KR: Is there any reason this isn’t hugely popular yet?
Well, it’s catching on. In Europe it’s pretty big—there’s a bunch of filling stations that sell biodiesel. I was just reading that in Denver they opened their first biodiesel filling station.

KR: Are you doing anything with it other than trying to get your hands on a diesel car?

LG: Surrounding that bus that was here, a lot of people with interest in it congregated. I’m trying to get a system operating for processing vegetable oil from the campus center and MoCon into biodiesel. I’ve been pursuing it with administrative people to find a space to do it. I want to do it in the Earth House basement, but I don’t think they’re big into that in terms of safety. I went to an environmental meeting down in Middletown, and I’m trying to get it to be a more Middletown-wide endeavor. Right now it’s really in the formulation stages.

KR: Had you done other activism on campus before?

LG: I hadn’t really been ultra-active in a lot of groups. I’d go to a lot of protests, especially last year, but I didn’t really have an ongoing commitment.

KR: So what else are you up to?

LG: I’m living in Earth House—we’re doing VegOut on Thursday, it’s going to be Thanksgiving themed. I’m trying to maintain friendships, I’m trying to be a good human being. I’m trying to do whatever the f—k I want on my birthday tomorrow.

KR: Got any plans yet?

LG: Raise hell. I’m going to cause a lot of trouble. I’ll do my favorite thing in the world to do, which is ride down Foss Hill on my bike, and when you get to the bottom, clutch the seat between your knees and put your arms out to the side. It’s like you’re flying.

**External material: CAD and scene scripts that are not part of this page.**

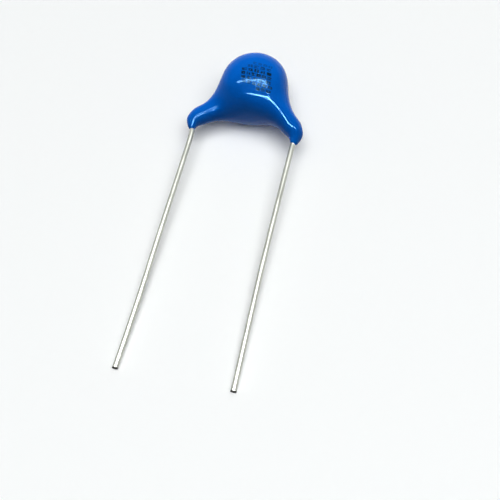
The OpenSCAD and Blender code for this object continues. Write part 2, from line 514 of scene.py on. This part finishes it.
# Each kind of mark takes this span of the chance numbers; the rest are solid blocks
KINDS = {
    "hole": (0.0, 0.25),
    "upright_gap": (0.25, 0.4),
    "level_gap": (0.4, 0.6),
    "bite": (0.6, 0.85),
}


def printed_marks(s, at):
    """Share of ink at a point: rows of plain bars, frames and blots on the front face."""
    face = s.moved(at, DISC_CENTRE / MM, (TILT, 0.0, 0.0))
    x, y, depth = s.split(s.moved(face, (*PRINT_MIDDLE, 0.0), (0.0, 0.0, PRINT_TURN)))
    x = s.math("ADD", x, s.spread(s.noise(at, 5.0, detail=3.0), -RAGGED, RAGGED))
    y = s.math("ADD", y, s.spread(s.noise(at, 4.4, detail=3.0), -RAGGED, RAGGED))
    x = s.math("MULTIPLY_ADD", y, PRINT_LEAN, x)

    up = s.math("MULTIPLY_ADD", y, PRINT_ROWS / PRINT_SIZE[1], PRINT_ROWS / 2)
    row = s.math("FLOOR", up)
    spacing, start, _ = s.dice(0.0, row, PRINT_SEED + 0.5)
    close = s.math("GREATER_THAN", spacing, WIDE_SHARE)
    per_mm = s.math("MULTIPLY_ADD", close, 1 / CLOSE_PITCH - 1 / WIDE_PITCH, 1 / WIDE_PITCH)
    across = s.product(s.math("ADD", x, PRINT_SIZE[0] / 2), per_mm)
    across = s.math("ADD", across, s.product(start, ROW_SHIFT))
    column = s.math("FLOOR", across)
    mark = mark_shape(s, across, up, s.dice(column, row, PRINT_SEED))

    # Only in the block, and only on the front face
    length = s.math("DIVIDE", s.math("ADD", column, MARK_END), per_mm)
    top_indent = s.remap(row, PRINT_ROWS - 3.0, PRINT_ROWS - 1.0, 0.0, TOP_INDENT)
    bottom_indent = s.remap(row, 0.0, 1.0, BOTTOM_INDENT, 0.0)
    indent = s.math("MAXIMUM", top_indent, bottom_indent)
    in_row = s.between(length, indent, PRINT_SIZE[0])
    in_block = s.between(row, -0.5, PRINT_ROWS - 0.5)
    in_front = s.math("GREATER_THAN", depth, 0.0)
    # The upper rows are worn thin, and the ink is patchy all over
    worn = s.remap(row, PRINT_ROWS - 3.0, PRINT_ROWS - 1.0, 0.97, 0.45)
    patchy = s.remap(s.noise(at, 4.0, detail=3.0), 0.35, 0.55, 0.6, 1.0)
    return s.product(mark, in_row, in_block, in_front, s.product(worn, patchy))


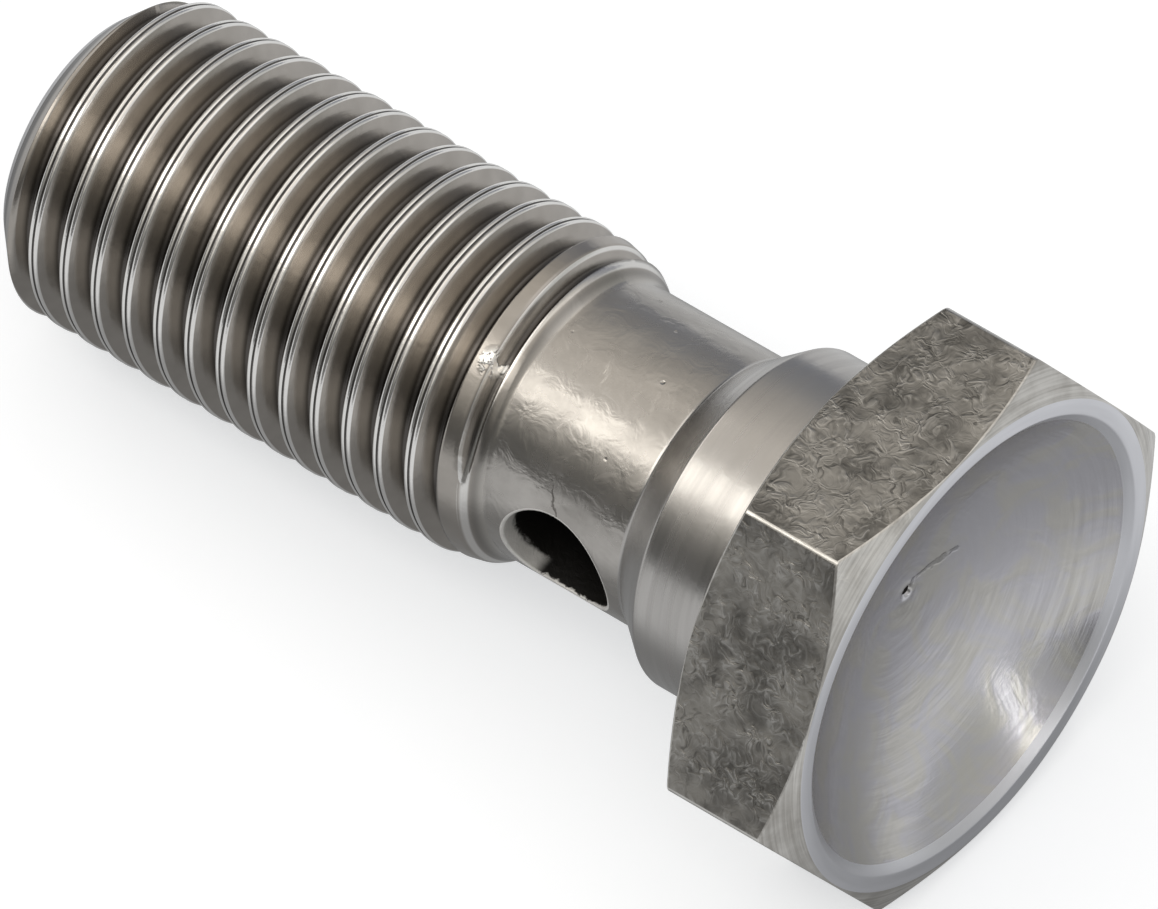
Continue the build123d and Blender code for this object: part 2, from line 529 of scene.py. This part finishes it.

KR: So, it’s kind of a WesCeleb tradition to have you tell a joke.

LG: I’ll tell the only joke that I ever made up. What do you call a person in a hurry?

KR: I don’t know.

LG: Russian. What do you call someone not in a hurry?

KR: I don’t know.

LG: Stalin.

KR: I like it. Is there anything else you want to say in your moment of WesCeleb-ness?

LG: I just want to say that I don’t know why I swallowed a fly. I guess I’ll die. I don’t know why you guys picked me for WesCeleb. I’m not interesting. I’m just regular. The rest of you all are crazy. I’m the regular one.